Data reduction can assist in overcoming the inadequacies of a visual scan, for example, by computing summary statistics. The summary statistics table of the quantitative variables is described in the appendix (Table 1).
The variable SizeSqFt has a mean value of 931.62 with a standard deviation of 201.219. This variable ranges from 0.550 to 1411 size per square foot. It has a median value of 914, indicating that 50% of observations are above this figure and 50% below it. Since the mean is significantly less than the median, the SizeSqFt has a negatively skewed distribution. Graph 1, represented in the appendix, also indicates that this variable follows the left-tailed distribution. It means most observations are bunched up on the left side of the graph and then tailing off to the right.
The houses have a 2.37 average number of floors with a standard deviation of 0.969. It has a maximum of four floors and a minimum of one floor. The results stated that variable bedrooms have an average value of 1.822 with SD = 0.4740, while the number of bathrooms has a mean value of 1.568 with SD = 0.4705. Since the view and Laundry are the categorical variables, the mode is appropriate to measure of central tendency for these variables. The view has a mode value of 2, representing the north category. At the same time, the Laundry had the mode value of 0, which indicated the category of "no" in the data set. The frequency distribution table of these categorical variables is presented in the appendix section (Table 2,3).
We calculated the correlation matrix to investigate the relationship between the different variables. The correlation analysis examined how specified variables are correlated with each other. It also measures the direction of the relationships. Table 4, pasted in the appendix, determined the correlation analysis between different variables. The Pearson Correlation coefficient measures the strength and direction of the relationship between two variables. A coefficient of 1 indicates a strong positive correlation, while a coefficient of -1 indicates a strong negative correlation. A coefficient of 0 indicates no correlation between the two variables.
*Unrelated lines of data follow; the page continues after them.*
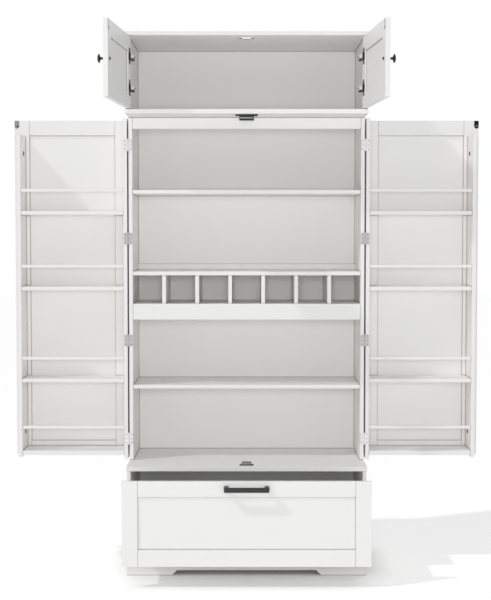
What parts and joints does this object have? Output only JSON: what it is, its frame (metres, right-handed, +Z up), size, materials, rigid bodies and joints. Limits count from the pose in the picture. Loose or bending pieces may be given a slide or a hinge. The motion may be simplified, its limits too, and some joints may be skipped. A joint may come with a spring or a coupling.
{
  "type": "kitchen pantry cupboard",
  "caption": "Tall white freestanding pantry cupboard with upper doors, rack doors, open cubby row and a deep bottom drawer, all shown open.",
  "frame": {"origin": "on the floor under the middle of the cabinet's box with its doors and drawer open as at rest", "axes": "+Z up, -Y out of the front towards someone who opens it, +X to that person's right"},
  "size_m": [1.608, 0.7696, 1.8],
  "materials": {
    "white_paint": "smooth satin white paint on fibreboard",
    "white_board": "matte white foil on thin board",
    "zinc": "bright zinc plate",
    "nickel": "nickel plate",
    "black_metal": "matte black powder coat",
    "black_plastic": "matte",
    "grey_plastic": "matte",
    "white_plastic": "satin",
    "white_steel": "white epoxy coat"
  },
  "bodies": {
    "carcass": {"base_floor_and_plinth": "white_paint", "base_side_left": "white_paint", "base_side_right": "white_paint", "ledge_board": "white_paint", "middle_side_left": "white_paint", "middle_side_right": "white_paint", "back_panel": "white_board", "shelf_upper": "white_paint", "cubby_unit": "white_paint", "shelf_lower": "white_paint", "header_rail": "white_paint", "cornice_board": "white_paint", "top_side_left": "white_paint", "top_side_right": "white_paint", "top_board": "white_paint", "catch_upper_doors": "white_plastic", "catch_main_doors_top": "black_plastic", "catch_main_doors_bottom": "grey_plastic", "runner_left": "white_steel", "runner_right": "white_steel", "hinge_arm_bottom_left": "nickel", "hinge_arm_top_left": "nickel", "butt_hinge_1_pin_leaf_left": "zinc", "butt_hinge_2_pin_leaf_left": "zinc", "butt_hinge_3_pin_leaf_left": "zinc", "butt_hinge_4_pin_leaf_left": "zinc", "hinge_arm_bottom_right": "nickel", "hinge_arm_top_right": "nickel", "butt_hinge_1_pin_leaf_right": "zinc", "butt_hinge_2_pin_leaf_right": "zinc", "butt_hinge_3_pin_leaf_right": "zinc", "butt_hinge_4_pin_leaf_right": "zinc"},
    "drawer": {"drawer_front": "white_paint", "drawer_side_left": "white_board", "drawer_side_right": "white_board", "drawer_back": "white_board", "drawer_bottom": "white_board", "drawer_pull": "black_metal"},
    "upper_left": {"upper_door_left": "white_paint", "upper_knob_left": "black_metal", "hinge_cup_bottom_left": "nickel", "hinge_cup_top_left": "nickel"},
    "main_left": {"main_door_left": "white_paint", "door_rack_left": "white_paint", "main_pull_left": "black_metal", "butt_hinge_1_door_leaf_left": "zinc", "butt_hinge_2_door_leaf_left": "zinc", "butt_hinge_3_door_leaf_left": "zinc", "butt_hinge_4_door_leaf_left": "zinc"},
    "upper_right": {"upper_door_right": "white_paint", "upper_knob_right": "black_metal", "hinge_cup_bottom_right": "nickel", "hinge_cup_top_right": "nickel"},
    "main_right": {"main_door_right": "white_paint", "door_rack_right": "white_paint", "main_pull_right": "black_metal", "butt_hinge_1_door_leaf_right": "zinc", "butt_hinge_2_door_leaf_right": "zinc", "butt_hinge_3_door_leaf_right": "zinc", "butt_hinge_4_door_leaf_right": "zinc"}
  },
  "joints": [
    {"name": "drawer_slide", "type": "slide", "parent": "carcass", "child": "drawer", "axis": [0, -1, 0], "range_m": [-0.178, 0.082]},
    {"name": "upper_left_hinge", "type": "hinge", "parent": "carcass", "child": "upper_left", "pos_m": [-0.392, 0.0043, 1.6674], "axis": [0, 0, 1], "range_deg": [-10, 95]},
    {"name": "main_left_hinge", "type": "hinge", "parent": "carcass", "child": "main_left", "pos_m": [-0.40275, 0.1295, 0.94925], "axis": [0, 0, 1], "range_deg": [0, 180]},
    {"name": "upper_right_hinge", "type": "hinge", "parent": "carcass", "child": "upper_right", "pos_m": [0.392, 0.0043, 1.6674], "axis": [0, 0, -1], "range_deg": [-10, 95]},
    {"name": "main_right_hinge", "type": "hinge", "parent": "carcass", "child": "main_right", "pos_m": [0.40275, 0.1295, 0.94925], "axis": [0, 0, -1], "range_deg": [0, 180]}
  ]
}
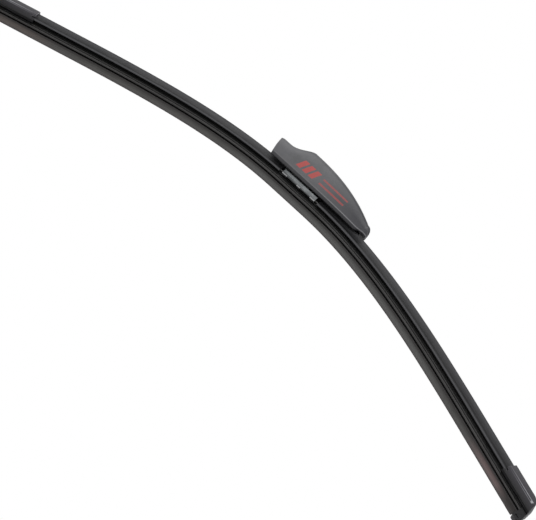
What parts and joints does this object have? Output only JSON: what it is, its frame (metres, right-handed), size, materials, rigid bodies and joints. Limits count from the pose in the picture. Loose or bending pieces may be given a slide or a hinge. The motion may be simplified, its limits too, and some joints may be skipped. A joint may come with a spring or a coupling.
{
  "type": "wiper blade",
  "caption": "Flat beam-type windscreen wiper blade with a rubber spoiler, spring rails, end caps and a fin-shaped cover over its rocking hook connector.",
  "frame": {"origin": "centre of the rivet that the hook connector rocks on, which is where the wiper arm's hook carries the blade", "axes": "+X along the blade towards its longer half and the cover's tail, +Z away from the glass, +Y across the blade, so the arm comes in from -X"},
  "size_m": [0.5938, 0.019, 0.117],
  "materials": {
    "wiping_rubber": "matt extruded rubber",
    "rail_steel": "black-coated spring steel",
    "spoiler_rubber": "satin extruded rubber",
    "cap_plastic": "fine-grained moulded plastic",
    "bracket_steel": "plain zinc-plated sheet",
    "rivet_steel": "plain steel",
    "adapter_plastic": "moulded plastic",
    "cover_plastic": "fine-grained moulded plastic"
  },
  "bodies": {
    "connector": {"hook_adapter": "adapter_plastic", "cover": "cover_plastic"},
    "blade": {"wiper_rubber": "wiping_rubber", "rail_front": "rail_steel", "rail_back": "rail_steel", "spoiler_left": "spoiler_rubber", "spoiler_right": "spoiler_rubber", "end_cap_left": "cap_plastic", "end_cap_right": "cap_plastic", "bracket": "bracket_steel", "rivet": "rivet_steel"}
  },
  "joints": [
    {"name": "rivet_pivot", "type": "hinge", "parent": "connector", "child": "blade", "pos_m": [0, 0, 0], "axis": [0, 1, 0], "range_deg": [-0.5, 10]}
  ]
}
The analysis results show no correlation between the floor and any of the other variables, as indicated by the coefficients of correlation is .000, and its associated p-value is more than a 5% significant level, p = 1.000. However, there is a significant and strong positive correlation between bedrooms and size (SqFt), r = .792, p <.001. It indicates that as the number of bedrooms in a property increases, the size of the property also increases. There is also a significant and strong positive correlation between bathrooms and size (SqFt) as r = .773, p <.001. It means that as the number of bathrooms in a property increases, so does the size of the property.
It should be noted that the correlation between the variable and itself is 1, as the correlation between the number of bedrooms and itself. It is because a variable has a perfect positive correlation with itself. Overall, these findings indicate that a property's number of bedrooms and bathrooms strongly impacts its size but not the floor on which it is located.
Although the correlation coefficient between two variables is a useful statistic for determining the strength of the association, it has some limitations when it comes to gauging linearity. The value might be deceiving. As a result, it is usually a good idea to examine a scatter plot to see the relationship between the variables indicated by their correlation coefficient.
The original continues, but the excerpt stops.